Я не хочу осуждать ни лесбиек, ни наркоманок. Ни в тех, ни в других я не видела преступниц. Следует обвинять общественную систему, так страшно уродующую людей. Я испытывала сострадание почти к каждой заключенной и пыталась понять ее. Самыми беспомощными и безнадежными казались мне наркоманки. Я не была в состоянии точно определить, что сделало их такими — наследственность, среда, социальные факторы, болезнь или несправедливое наказание. Но ясно было одно: большинство этих несчастных вышло из беднейших слоев населения — обитателей трущоб больших городов. Вот что писал один умный человек:
«Бедность подобна чужой стране. Лишь тот, кто там жил, знает что-то о ней. Для остальных она словно и не существует. А если им случится упомянуть о ней, то они говорят так, как обычно человек говорит о том, чего никогда не видел, то есть всякие нелепости. Людям, которые всегда ели досыта и имели чистую, мягкую постель, следует запретить разглагольствовать о том, как они стали бы вести себя, если б были бедняками. Они уподобляются тем, кто рассуждает о войне, никогда не сидев в окопах» (Альбер Лондр, Дорога в Буэнос-Айрес).
Нельзя, конечно, утверждать, что все наркоманы бедняки. Но богатые вообще редко попадают в тюрьму.
В числе наркоманок, отбывавших наказание в Олдерсоне, было несколько медицинских сестер и бывших военнослужащих; другие пристрастились к наркотикам еще в школе. Самой знаменитой из наших наркоманок — мы ее уже не застали — была негритянская певица Билли Холидэй, одна из известнейших исполнительниц блюзов. Она отсидела в Олдерсоне ровно год. Билли очень полюбилась заключенным за то, что однажды отказалась петь для каких-то гостей начальницы тюрьмы, сославшись на свой контракт, запрещающий бесплатные выступления. Но она имела право выступать с благотворительной целью и как-то вызвалась дать концерт для заключенных. Этого ей, конечно, не разрешили. Билли Холидэй скончалась 18 июля 1959 года в возрасте сорока четырех лет. В некрологе, помещенном в «Нью-Йорк таймс», говорилось, что «она стала певицей скорее с отчаяния, чем по призванию». Она родилась от тринадцатилетней матери и пятнадцатилетнего отца… Впервые интерес к музыке пробудился в ней, когда, еще совсем ребенком, она нанялась рассыльной в публичный дом.

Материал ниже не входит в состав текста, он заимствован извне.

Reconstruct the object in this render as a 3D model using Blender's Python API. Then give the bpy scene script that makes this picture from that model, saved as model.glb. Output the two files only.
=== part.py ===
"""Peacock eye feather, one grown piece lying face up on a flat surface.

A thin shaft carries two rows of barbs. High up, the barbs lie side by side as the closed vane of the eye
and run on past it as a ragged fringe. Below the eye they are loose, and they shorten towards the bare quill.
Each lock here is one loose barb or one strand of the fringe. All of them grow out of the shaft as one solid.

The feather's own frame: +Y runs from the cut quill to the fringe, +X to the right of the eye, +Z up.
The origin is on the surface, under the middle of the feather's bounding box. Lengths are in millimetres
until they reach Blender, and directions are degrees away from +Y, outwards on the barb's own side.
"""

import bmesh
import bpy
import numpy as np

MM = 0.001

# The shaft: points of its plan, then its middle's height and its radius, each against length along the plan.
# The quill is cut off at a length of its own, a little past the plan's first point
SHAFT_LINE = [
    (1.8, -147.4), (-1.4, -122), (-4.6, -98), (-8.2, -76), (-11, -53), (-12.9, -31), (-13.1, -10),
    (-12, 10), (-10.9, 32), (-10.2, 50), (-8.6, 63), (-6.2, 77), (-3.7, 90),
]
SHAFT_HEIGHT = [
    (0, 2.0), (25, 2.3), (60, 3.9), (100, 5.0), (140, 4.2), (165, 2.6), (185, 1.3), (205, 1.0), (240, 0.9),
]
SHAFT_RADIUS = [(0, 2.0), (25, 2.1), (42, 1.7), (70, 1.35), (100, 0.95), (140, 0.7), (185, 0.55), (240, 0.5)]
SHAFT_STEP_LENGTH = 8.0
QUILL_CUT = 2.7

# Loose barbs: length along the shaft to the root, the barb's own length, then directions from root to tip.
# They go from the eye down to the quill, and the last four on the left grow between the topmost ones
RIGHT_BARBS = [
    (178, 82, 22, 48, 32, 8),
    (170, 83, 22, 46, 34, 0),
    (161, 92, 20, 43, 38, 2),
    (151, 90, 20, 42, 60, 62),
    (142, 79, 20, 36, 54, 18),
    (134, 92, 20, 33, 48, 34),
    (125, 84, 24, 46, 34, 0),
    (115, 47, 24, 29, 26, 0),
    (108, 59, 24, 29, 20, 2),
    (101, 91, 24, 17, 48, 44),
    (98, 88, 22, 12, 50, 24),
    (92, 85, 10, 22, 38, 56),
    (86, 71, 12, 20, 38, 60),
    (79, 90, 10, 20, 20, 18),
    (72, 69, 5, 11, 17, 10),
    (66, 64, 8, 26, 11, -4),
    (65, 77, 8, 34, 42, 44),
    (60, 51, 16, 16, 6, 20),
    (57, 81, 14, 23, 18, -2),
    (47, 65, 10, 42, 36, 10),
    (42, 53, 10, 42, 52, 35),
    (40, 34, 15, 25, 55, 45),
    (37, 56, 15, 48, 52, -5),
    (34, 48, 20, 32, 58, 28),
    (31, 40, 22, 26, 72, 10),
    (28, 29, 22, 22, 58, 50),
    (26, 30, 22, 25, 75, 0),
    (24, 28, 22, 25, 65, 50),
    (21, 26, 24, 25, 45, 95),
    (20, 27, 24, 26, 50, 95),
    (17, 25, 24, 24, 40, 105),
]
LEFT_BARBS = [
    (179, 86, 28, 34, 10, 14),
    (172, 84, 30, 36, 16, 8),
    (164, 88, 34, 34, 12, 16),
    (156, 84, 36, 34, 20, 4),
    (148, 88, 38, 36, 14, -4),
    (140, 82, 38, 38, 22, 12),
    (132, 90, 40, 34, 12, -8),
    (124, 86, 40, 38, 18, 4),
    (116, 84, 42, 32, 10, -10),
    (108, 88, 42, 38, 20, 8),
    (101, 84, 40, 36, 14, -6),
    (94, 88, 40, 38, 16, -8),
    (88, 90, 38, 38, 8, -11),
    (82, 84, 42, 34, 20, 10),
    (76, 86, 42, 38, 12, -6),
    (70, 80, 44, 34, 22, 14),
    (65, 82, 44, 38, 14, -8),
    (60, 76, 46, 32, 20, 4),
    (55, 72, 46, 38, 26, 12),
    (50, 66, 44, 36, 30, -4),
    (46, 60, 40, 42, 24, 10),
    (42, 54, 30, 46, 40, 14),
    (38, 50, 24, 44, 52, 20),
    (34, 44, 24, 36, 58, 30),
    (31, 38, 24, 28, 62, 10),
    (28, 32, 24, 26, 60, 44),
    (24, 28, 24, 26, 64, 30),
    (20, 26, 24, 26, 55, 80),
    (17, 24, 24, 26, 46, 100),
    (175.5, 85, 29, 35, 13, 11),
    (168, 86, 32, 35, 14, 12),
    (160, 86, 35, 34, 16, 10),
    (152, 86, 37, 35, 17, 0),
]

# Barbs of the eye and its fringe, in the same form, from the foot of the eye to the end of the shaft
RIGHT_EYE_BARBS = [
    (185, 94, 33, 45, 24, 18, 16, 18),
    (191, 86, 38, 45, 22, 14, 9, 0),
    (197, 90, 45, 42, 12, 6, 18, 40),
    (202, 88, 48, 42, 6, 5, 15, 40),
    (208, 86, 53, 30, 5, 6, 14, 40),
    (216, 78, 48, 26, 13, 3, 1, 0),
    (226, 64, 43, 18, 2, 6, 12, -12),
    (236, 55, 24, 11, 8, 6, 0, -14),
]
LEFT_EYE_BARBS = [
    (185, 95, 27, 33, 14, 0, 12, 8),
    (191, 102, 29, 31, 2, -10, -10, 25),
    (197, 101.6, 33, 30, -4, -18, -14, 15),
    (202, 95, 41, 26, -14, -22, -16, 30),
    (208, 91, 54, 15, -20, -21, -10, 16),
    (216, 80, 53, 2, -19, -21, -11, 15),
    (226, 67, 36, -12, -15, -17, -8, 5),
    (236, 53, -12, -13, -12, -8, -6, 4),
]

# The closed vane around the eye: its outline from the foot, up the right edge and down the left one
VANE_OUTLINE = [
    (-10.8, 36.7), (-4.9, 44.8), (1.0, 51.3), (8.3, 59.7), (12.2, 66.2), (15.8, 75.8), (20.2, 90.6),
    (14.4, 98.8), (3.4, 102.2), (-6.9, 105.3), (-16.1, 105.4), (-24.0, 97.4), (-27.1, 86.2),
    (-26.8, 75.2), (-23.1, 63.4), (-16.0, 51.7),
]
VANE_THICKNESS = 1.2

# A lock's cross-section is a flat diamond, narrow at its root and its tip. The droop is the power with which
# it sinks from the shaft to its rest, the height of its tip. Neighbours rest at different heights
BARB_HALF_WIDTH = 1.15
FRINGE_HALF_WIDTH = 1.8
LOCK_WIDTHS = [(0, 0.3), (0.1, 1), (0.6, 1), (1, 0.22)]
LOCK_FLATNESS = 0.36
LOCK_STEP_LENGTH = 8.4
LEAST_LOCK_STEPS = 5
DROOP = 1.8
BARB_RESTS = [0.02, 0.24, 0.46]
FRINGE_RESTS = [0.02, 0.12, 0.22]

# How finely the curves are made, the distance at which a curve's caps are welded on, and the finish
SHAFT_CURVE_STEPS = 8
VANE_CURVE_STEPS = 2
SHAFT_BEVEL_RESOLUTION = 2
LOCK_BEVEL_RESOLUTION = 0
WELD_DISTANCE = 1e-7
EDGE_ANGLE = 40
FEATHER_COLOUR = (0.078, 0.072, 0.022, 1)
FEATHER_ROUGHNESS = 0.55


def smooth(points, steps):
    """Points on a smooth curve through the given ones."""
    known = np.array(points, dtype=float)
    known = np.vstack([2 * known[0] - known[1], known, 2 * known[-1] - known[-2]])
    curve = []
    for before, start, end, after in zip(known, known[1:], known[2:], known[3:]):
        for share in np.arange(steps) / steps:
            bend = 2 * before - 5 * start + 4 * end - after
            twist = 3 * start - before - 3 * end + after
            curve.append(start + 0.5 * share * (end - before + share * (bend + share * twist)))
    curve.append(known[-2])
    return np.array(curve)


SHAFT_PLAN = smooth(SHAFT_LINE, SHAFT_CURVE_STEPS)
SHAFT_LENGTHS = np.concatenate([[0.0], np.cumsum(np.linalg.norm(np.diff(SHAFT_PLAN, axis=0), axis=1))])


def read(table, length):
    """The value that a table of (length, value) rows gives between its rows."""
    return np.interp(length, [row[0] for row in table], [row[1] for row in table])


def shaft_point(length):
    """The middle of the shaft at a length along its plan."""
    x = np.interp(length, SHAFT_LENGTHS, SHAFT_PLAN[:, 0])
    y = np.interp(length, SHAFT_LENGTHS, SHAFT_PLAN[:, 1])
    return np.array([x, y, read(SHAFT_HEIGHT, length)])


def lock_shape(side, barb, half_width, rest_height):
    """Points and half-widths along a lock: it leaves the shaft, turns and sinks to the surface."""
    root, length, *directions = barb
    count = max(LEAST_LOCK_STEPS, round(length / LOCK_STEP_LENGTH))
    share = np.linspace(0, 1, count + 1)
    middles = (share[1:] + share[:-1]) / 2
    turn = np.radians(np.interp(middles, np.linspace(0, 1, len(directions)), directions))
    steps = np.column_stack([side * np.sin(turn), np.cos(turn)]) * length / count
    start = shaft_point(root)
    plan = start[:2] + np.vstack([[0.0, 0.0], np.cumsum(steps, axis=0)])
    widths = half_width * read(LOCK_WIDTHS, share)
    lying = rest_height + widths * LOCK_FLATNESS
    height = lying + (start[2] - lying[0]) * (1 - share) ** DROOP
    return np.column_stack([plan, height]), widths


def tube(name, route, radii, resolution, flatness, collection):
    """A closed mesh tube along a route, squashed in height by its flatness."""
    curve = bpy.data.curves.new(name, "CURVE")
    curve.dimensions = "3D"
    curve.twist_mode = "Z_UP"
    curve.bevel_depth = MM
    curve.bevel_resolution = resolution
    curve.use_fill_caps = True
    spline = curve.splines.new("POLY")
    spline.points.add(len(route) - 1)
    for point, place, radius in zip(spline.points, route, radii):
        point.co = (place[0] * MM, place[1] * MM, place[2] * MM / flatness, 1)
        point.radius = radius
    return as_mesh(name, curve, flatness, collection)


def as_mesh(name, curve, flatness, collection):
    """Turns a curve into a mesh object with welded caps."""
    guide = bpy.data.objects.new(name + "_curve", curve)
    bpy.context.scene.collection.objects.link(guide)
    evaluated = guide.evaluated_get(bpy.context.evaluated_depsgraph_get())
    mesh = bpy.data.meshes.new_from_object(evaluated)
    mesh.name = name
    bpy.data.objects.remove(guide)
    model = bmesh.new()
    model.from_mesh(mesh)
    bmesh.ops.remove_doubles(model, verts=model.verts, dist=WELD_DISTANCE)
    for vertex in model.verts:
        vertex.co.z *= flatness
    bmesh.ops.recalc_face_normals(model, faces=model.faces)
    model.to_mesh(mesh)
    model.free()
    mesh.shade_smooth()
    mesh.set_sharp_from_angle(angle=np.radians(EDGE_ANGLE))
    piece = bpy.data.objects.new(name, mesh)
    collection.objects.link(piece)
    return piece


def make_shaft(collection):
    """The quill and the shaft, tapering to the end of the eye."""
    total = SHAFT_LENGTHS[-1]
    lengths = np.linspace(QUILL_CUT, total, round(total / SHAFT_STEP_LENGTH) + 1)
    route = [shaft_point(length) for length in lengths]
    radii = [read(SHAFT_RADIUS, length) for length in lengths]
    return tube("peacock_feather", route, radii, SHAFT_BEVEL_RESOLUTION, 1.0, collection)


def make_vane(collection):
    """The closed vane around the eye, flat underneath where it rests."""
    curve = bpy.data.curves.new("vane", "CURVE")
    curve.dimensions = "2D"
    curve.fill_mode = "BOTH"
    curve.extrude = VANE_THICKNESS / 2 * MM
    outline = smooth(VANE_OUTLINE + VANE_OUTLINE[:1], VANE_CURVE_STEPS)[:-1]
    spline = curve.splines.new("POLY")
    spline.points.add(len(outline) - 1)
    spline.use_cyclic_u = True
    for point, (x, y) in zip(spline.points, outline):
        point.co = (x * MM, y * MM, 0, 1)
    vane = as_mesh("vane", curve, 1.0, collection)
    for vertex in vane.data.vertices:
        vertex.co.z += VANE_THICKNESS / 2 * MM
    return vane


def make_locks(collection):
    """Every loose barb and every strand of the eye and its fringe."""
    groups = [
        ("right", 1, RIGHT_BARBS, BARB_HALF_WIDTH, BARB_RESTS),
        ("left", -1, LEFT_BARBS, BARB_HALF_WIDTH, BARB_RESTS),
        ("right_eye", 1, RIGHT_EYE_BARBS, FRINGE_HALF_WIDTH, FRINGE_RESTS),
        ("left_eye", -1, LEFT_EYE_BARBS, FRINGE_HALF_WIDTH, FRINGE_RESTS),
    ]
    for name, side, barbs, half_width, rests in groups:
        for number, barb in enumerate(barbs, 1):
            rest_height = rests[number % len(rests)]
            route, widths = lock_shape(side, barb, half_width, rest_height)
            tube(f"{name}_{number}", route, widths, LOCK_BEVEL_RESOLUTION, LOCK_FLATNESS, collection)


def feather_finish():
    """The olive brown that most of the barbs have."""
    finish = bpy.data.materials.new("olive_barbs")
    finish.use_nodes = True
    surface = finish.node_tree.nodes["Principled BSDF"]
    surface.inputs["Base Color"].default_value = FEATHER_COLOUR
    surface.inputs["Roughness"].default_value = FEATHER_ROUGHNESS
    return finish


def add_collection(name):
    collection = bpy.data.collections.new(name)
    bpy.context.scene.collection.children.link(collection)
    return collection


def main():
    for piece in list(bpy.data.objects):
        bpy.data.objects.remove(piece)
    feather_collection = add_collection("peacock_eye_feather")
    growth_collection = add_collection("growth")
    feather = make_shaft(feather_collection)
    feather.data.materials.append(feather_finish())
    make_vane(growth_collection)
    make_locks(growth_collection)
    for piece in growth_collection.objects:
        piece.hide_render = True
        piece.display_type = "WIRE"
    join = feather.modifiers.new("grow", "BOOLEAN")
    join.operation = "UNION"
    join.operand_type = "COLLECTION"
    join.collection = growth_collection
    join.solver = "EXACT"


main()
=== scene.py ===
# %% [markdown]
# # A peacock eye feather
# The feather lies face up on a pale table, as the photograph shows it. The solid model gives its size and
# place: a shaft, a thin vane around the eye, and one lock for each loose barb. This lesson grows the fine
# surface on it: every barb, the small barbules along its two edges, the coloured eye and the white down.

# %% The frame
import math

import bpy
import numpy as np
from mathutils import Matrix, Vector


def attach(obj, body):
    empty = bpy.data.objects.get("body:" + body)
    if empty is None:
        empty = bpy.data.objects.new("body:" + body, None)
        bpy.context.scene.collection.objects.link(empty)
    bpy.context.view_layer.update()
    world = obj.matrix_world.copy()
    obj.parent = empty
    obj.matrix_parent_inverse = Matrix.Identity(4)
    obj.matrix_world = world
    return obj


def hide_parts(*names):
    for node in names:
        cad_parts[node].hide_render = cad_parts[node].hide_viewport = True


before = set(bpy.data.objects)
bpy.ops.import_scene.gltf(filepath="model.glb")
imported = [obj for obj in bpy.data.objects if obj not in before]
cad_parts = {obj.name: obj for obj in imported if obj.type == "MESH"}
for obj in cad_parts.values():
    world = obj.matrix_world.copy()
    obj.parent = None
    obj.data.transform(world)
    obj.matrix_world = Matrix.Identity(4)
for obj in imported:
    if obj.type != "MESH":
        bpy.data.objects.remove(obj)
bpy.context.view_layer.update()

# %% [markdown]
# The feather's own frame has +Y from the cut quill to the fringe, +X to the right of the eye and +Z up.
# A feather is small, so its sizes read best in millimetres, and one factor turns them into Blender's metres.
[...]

В награду за ее услуги проститутки разрешали ей слушать пластинки с записями Луиса Армстронга и Бесси Смит… Известность пришла к ней в 1938 году, когда она начала выступать в кафе «Сосайети». Там впервые прозвучал «Странный плод» — одна из ее лучших песен, на слова Льюиса Аллена, гневное изобличение позорного суда Линча.